Every one of my httpd children had started segfaulting upon trying to serve content. The only hits which were actually managing to succeed were the 301s and 403s, for some reason. strace showed it bombing right after doing the usual .htaccess type checks, but I couldn't get a good handle on where it was actually crashing.

Then I did something relatively stupid and stopped the whole web server (service httpd stop) so I could bring it up in single-process mode or similar. It stopped crashing. I put it back as the usual mode. It was still fine.

Oh great. Now I had a heisenbug on my hands. Trying to analyze my problem had hidden it, and it wasn't coming back.

Long-dormant neurons from my days of wrangling servers for other people in a web hosting context started waking up. I wasn't going to leave this there, since it would probably just come back to bite me again. Oh no. This one was going to be discovered and nailed to the wall as a warning to other bugs: do not trifle with me.

Somehow, I thought to look at my system's package manager stuff and specifically looked at the install dates. Only a couple of things had been installed in 2012, and only one set of packages had been installed since the last log rotation event: PHP. I still couldn't figure out how that was related, but at least now I had some idea of what could have happened.

While talking about this, I made a random comment that "I didn't even think I had PHP enabled on that box, because, well, me? PHP? No way.", and yet, there it was in /etc/httpd/conf.d: php.conf, with all of the usual gunk which makes it start up. Huh? Why did I leave that there?

I looked in my "disabled" directory where I had moved all of that junk some time before. php.conf was still there. I hadn't left a copy in conf.d where it would be active. Something else put it back. It must have been the package update!

So now it was starting to fit into place, and I came up with a hypothesis. First, bring up Apache with no php.conf directives. Second, slip one in there. Third, restart the children but not the whole thing with 'reload', not 'restart'. Fourth, wallow in the tears of a thousand segfaults.

I decided to repeat the experiment by emptying the file and bringing Apache back up from scratch. Then I put the contents back in and did a reload. It promptly started segfaulting. Then I cleared that file out, reloaded one more time, and all was well.

That's about the time I started writing this post. The world must know not to do what I have done in the name of reducing cruft, since it will just add more entropy to what should be a nice quiet Sunday morning.

Incidentally, I've since made zero-byte versions of those .conf files so my "helpful" package manager won't bring them back and make this happen again.
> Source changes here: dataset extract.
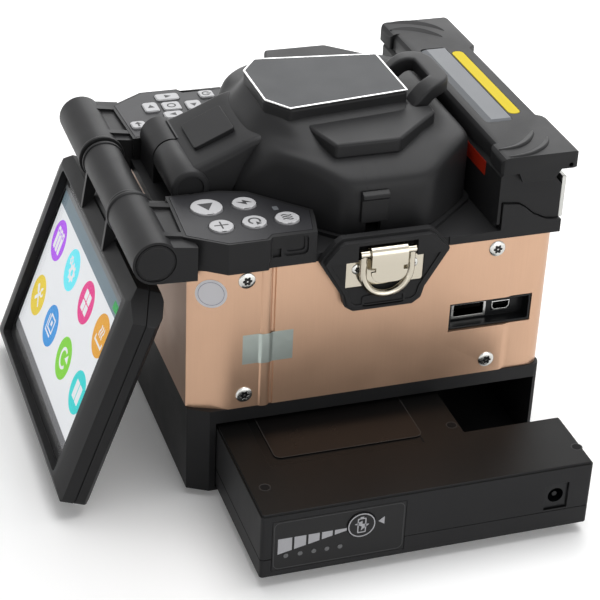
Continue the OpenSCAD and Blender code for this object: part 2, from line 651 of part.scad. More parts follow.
// ---- tube heater ----
trough_y0 = heater_front + 7.2;
module heater_body() color([0.2, 0.2, 0.2]) difference() {
  union() {
    side_cut(-hw + 0.5, hw - 0.5) polygon([[heater_front, z_deck],
      [heater_front, z_heater - 2], [heater_front + 1.6, z_heater],
      [trough_y0 + trough_w + 2.2, z_heater], [case_back - 3, z_heater - 4],
      [case_back, z_heater - 7.4], [case_back, z_deck]]);
    both() {
      bar_x(3.1, knuckle_x - 2, knuckle_x + 2, lid_axis_y, lid_axis_z);
      side_cut(knuckle_x - 2, knuckle_x + 2) polygon([[lid_axis_y - 3, z_heater - 9],
        [lid_axis_y - 3, lid_axis_z], [lid_axis_y + 3, lid_axis_z],
        [lid_axis_y - 0.9, z_heater - 9]]);
    }
  }
  // end cheeks of the frame stand outside the heater
  both() side_cut(hw - 3.2, hw + 1) offset(delta = fit) union() {
    cheek();
    translate([heater_front - 2, z_rim]) square([case_back, 5.4]);
  }
  // trough and the slots that a sleeve's ends lie in
  side_cut(-hw + 5, hw - 5) translate([trough_y0, z_heater - 17])
    square([trough_w, 20]);
  side_cut(-hw - 1, hw + 1) translate([trough_y0 + trough_w / 2 - 2.5, z_heater - 3.6])
    square([5, 8]);
  both() bar_x(pin_d / 2 + run, knuckle_x - 5.2, knuckle_x + 5.2, lid_axis_y, lid_axis_z);
}
module heater_trough() color([0.75, 0.75, 0.77])
  side_cut(-hw + 6, hw - 6) difference() {
    translate([trough_y0 + fit, z_heater - 16.7]) square([trough_w - 2 * fit, 13.6]);
    translate([trough_y0 + fit + 0.9, z_heater - 15.6])
      square([trough_w - 2 * fit - 1.8, 20]);
  }
module heater_rear_plate() color([0.7, 0.7, 0.71])
  front_cut(case_back + 0.2, case_back + 2) difference() {
    translate([-hw + 1, z_rim + 5.8]) square([case_w - 2, 17.4]);
    // notches round the two lid hinges
    both() translate([knuckle_x - 2.5, z_heater - 9.4]) square([5, 12]);
  }
lid_notch = lid_half - 13;
module lid_outline() {
  polygon(mir([[lid_notch - 3.4, heater_front + 0.5], [lid_notch - 2.2, heater_front + 0.9],
    [lid_notch - 0.9, heater_front + 0.6], [lid_notch, heater_front - 0.3],
    [lid_notch + 1, heater_front - 0.8], [lid_half - 3.4, heater_front - 1.1],
    [lid_half - 1.4, heater_front - 1], [lid_half - 0.3, heater_front - 0.2],
    [lid_half, heater_front + 0.9], [lid_half, case_back + 3], [lid_half - 0.6, case_back + 4.4],
    [lid_half - 2, case_back + 5], [lid_half - 29.5, case_back + 5],
    [lid_half - 30.8, case_back + 4.2], [lid_half - 33.4, case_back + 1]]));
}
module lid_profile(front) {
  translate([0, z_lid]) polygon([[heater_front + front, -lid_t],
    [heater_front + front, -3.2], [heater_front + front + 0.5, -1.5],
    [heater_front + front + 1.5, -0.4], [heater_front + front + 2.8, 0],
    [case_back + 3, 0], [case_back + 4.4, -0.6], [case_back + 5, -2], [case_back + 5, -lid_t]]);
}
module heater_lid() color([0.2, 0.2, 0.2]) difference() {
  union() {
    intersection() {
      slab(z_lid - lid_t, z_lid) lid_outline();
      // the middle of the front edge lies behind that of the two wings
      union() {
        side_cut(-lid_notch, lid_notch) lid_profile(0.5);
        both() side_cut(lid_notch - 0.1, lid_half) lid_profile(-1.2);
      }
    }
    both() side_cut(hw - 0.1, lid_half) polygon([[heater_front + 6, z_lid - lid_t + 0.5],
      [heater_front + 8, z_lid - lid_t - 4], [heater_front + 21, z_lid - lid_t - 4],
      [heater_front + 24, z_lid - lid_t + 0.5]]);
  }
  slab(z_lid - 1.5, z_lid + 1) translate([0, heater_front + 10.8])
    round_rect(lid_window_l + 0.4, 11.4, 2);
  slab(z_lid - 1, z_lid + 1) translate([0, heater_front + 19.6])
    round_rect(lid_strip_l + 0.4, 5.4, 2.4);
  both() {
    side_cut(knuckle_x - 2.3, knuckle_x + 2.3)
      translate([lid_axis_y - 4.4, z_lid - 12]) square([20, 11.1]);
    bar_x(pin_d / 2 + run, knuckle_x - 5.2, knuckle_x + 5.2, lid_axis_y, lid_axis_z);
    // blind hole in the end of the wing
    bar_x(0.9, lid_half - 2, lid_half + 1, lid_axis_y + 0.8, lid_axis_z - 1.2);
  }
  // hollow over the trough
  slab(z_lid - lid_t - 1, z_lid - lid_t + 2) translate([0, trough_y0 + trough_w / 2])
    square([case_w - 12, trough_w], center = true);
}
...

I'm tempted to make them immutable or something else fun like that, but that would probably just break something else down the road.

As for the exact nature of the segfault and what's going on when you mix and match Apache configs between the root parent and the httpd children, I haven't bothered to dig into that yet. It's shaping up to be a nice day, and it's no time to be geeking out on the computer. The specifics of badness from dynamically loaded library files can wait.